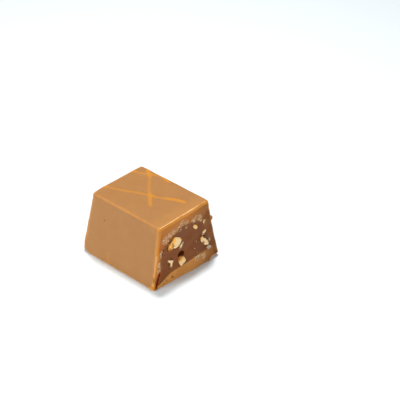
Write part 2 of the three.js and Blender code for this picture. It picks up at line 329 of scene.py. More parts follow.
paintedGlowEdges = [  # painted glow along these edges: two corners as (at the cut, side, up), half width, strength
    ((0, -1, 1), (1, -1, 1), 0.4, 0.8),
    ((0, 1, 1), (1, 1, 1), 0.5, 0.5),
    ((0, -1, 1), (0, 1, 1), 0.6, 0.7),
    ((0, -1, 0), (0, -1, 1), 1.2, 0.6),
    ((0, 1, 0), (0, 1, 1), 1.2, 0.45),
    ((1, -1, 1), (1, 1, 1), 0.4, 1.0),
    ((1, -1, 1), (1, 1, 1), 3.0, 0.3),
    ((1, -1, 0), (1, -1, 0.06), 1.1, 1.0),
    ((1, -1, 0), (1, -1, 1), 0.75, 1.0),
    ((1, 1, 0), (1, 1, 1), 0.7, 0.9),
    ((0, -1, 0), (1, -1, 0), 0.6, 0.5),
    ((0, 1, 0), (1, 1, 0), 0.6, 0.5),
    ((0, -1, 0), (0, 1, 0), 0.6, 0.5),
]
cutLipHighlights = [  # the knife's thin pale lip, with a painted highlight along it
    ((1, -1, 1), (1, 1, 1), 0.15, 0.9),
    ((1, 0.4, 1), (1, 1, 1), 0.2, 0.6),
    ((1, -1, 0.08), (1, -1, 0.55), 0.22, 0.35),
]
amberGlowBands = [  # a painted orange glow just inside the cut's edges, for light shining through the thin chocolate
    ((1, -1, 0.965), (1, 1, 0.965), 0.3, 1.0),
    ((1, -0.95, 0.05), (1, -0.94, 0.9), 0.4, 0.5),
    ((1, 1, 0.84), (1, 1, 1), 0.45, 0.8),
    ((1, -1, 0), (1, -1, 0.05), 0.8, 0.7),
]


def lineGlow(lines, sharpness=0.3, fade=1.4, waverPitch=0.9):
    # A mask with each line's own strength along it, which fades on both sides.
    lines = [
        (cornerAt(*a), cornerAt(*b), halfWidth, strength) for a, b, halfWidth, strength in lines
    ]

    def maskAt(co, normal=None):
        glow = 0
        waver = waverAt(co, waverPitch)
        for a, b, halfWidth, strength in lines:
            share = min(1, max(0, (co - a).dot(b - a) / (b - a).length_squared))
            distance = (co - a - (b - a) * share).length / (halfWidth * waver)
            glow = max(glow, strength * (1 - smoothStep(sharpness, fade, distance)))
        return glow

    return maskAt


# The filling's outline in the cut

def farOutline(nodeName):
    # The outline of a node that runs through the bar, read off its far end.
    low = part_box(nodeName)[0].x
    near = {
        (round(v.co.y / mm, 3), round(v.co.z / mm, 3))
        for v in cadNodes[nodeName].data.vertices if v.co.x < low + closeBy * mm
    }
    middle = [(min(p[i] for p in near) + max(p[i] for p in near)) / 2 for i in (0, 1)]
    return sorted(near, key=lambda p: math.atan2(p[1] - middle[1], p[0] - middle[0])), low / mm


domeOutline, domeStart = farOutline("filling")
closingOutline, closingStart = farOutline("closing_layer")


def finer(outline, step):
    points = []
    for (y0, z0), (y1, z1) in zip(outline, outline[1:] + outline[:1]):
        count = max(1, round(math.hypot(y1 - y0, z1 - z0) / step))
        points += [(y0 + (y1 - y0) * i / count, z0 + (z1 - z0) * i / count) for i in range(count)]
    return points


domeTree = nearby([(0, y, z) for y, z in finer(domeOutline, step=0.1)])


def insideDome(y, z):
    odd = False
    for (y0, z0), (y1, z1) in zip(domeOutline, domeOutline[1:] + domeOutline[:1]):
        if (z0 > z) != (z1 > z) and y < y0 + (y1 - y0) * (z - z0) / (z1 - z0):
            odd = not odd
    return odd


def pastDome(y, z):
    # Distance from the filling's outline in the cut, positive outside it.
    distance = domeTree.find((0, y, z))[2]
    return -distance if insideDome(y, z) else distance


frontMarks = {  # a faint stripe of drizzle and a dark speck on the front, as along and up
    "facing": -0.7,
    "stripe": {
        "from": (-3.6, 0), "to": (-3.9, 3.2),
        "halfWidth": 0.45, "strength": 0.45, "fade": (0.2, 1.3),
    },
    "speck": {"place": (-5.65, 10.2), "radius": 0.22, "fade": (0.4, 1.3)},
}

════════

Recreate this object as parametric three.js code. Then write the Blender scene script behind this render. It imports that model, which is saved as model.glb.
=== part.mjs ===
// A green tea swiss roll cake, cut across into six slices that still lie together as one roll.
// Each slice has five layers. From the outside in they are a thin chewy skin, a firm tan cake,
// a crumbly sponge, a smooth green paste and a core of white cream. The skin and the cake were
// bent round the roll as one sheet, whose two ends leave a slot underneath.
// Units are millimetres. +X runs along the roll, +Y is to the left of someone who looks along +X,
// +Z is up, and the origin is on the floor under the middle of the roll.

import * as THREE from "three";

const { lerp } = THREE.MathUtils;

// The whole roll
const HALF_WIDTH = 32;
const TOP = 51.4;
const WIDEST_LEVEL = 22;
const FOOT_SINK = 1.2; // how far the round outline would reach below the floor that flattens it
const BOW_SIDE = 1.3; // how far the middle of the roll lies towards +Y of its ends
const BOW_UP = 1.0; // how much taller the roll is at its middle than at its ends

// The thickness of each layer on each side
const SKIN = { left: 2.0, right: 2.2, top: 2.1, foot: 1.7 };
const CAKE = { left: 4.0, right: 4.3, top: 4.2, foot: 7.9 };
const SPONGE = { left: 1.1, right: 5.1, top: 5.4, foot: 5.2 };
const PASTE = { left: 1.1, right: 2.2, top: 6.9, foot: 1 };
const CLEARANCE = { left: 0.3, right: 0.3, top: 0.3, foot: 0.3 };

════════

**Instructions for the task:** Nothing outside the span should appear: copy exactly from the line with "low = part_box(nodeName)[0].x" through the line with "domeTree = nearby([(0, y, z)".

**Result of this task:**
    low = part_box(nodeName)[0].x
    near = {
        (round(v.co.y / mm, 3), round(v.co.z / mm, 3))
        for v in cadNodes[nodeName].data.vertices if v.co.x < low + closeBy * mm
    }
    middle = [(min(p[i] for p in near) + max(p[i] for p in near)) / 2 for i in (0, 1)]
    return sorted(near, key=lambda p: math.atan2(p[1] - middle[1], p[0] - middle[0])), low / mm


domeOutline, domeStart = farOutline("filling")
closingOutline, closingStart = farOutline("closing_layer")


def finer(outline, step):
    points = []
    for (y0, z0), (y1, z1) in zip(outline, outline[1:] + outline[:1]):
        count = max(1, round(math.hypot(y1 - y0, z1 - z0) / step))
        points += [(y0 + (y1 - y0) * i / count, z0 + (z1 - z0) * i / count) for i in range(count)]
    return points


domeTree = nearby([(0, y, z) for y, z in finer(domeOutline, step=0.1)])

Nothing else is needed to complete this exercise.